I am going to PhotoEspaña on 5-7th June. I am joining a The Photographers Gallery Patrons Programme. Here I look at some of the artists and participants I will be meeting and review what I think before I go. I will update after my visit with what changed.
The Incised Shadow, Javier Vallhonrat
‘This exhibition is the result of over 10 years of fieldwork at the Maladeta Glacier in the Pyrenees. During this time, the artist has explored and spent time at the glacier that is now in a delicate state of conservation.
Along with his photography equipment and his high altitude tent, which serves as both a shelter and a camera obscura, Vallhonrat has stayed on site year after year to document this badly harmed glacier “animal”. He respects its vulnerability and portrays it from its most immediate proximity to distant views, flying over it in a light aircraft.
The Incised Shadow underlines the importance of working slowly and the physical experience, as a way of developing an affective and symbolic relationship to the Maladeta Glacier that is portrayed with love and respect in the hopes of treasuring a possible future for it.’ (Source Photoespaña link above).
My impressions – The opening image shows a number of photographs in rectangle layed overlapping each other to show the glacier. There is a blue seam in the centre of the image that both looks like a cross and has a horse’s head top left biting in to the rock and hanging feet. The effect is visually pleasing to my eye. There are then three images showing fractures and what I imagine is erosion. The fifth image is a simulation of erosion and the final image more fractures. The images on their own do not capture my attention or send a message to me. I am interested to know how my experience of them changes with more and context.

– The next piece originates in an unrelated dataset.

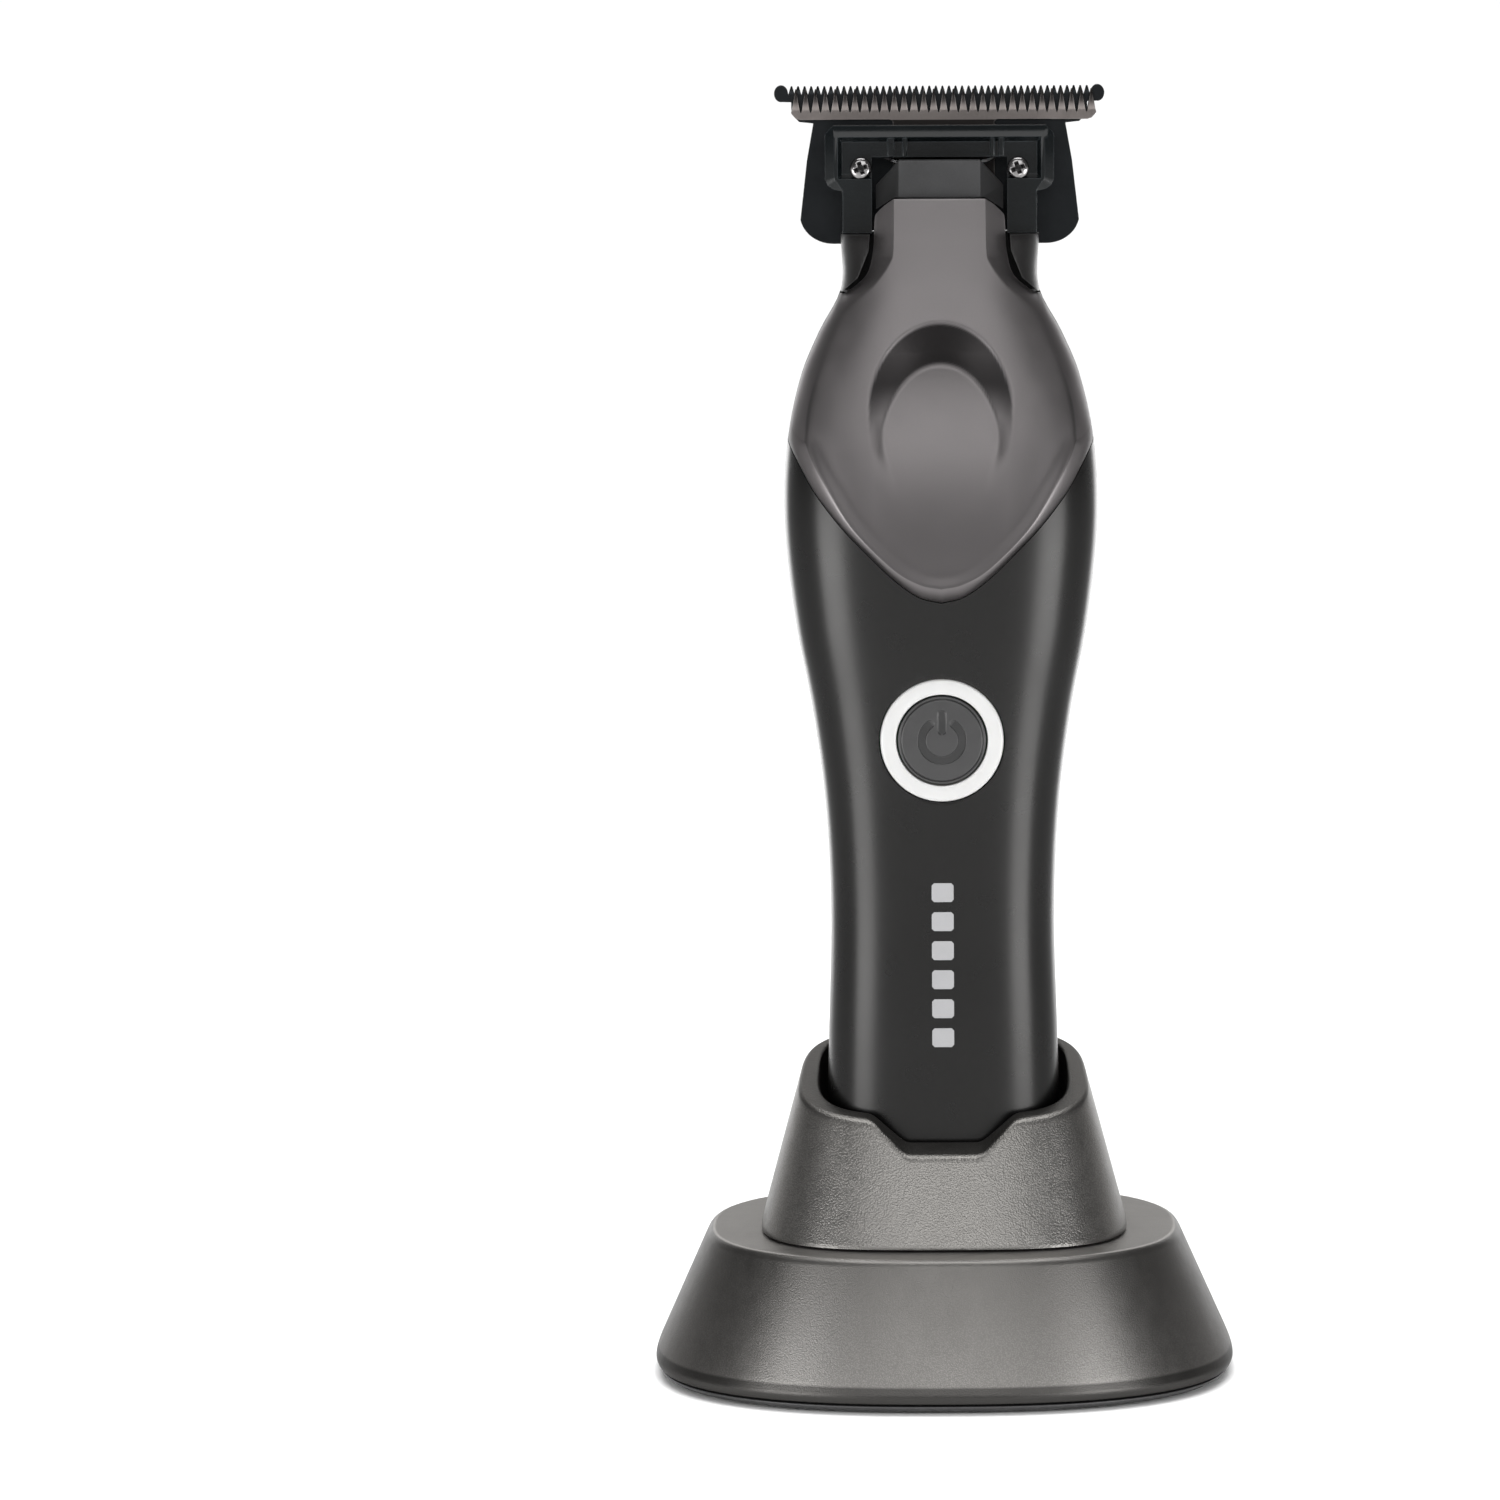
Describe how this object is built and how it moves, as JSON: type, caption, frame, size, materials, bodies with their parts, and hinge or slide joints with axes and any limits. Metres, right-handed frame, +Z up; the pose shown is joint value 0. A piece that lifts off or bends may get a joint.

Earth Water Fire Air – Kimsooja
Guardian review of work at the Yorkshire Sculpture Park
My impressions – Interest but lack of understanding. The Earth Water Fire Air exhibition looks like it has a big message and I need more context to be able to understand it. Her work in the Yorkshire Sculpture Park looks beautiful but also obviously gets different reactions to the overlay of her breathing. I look forward to understanding more.
Take 2. I had to look more at her work to prepare for the exhibition.
Interview with Hans Ulrich Obrist 1998
‘Time is mental space we can never grab, as physical presence is space we can never escape from. We can always recall the time when we want, but can never locate our body the moment we want to.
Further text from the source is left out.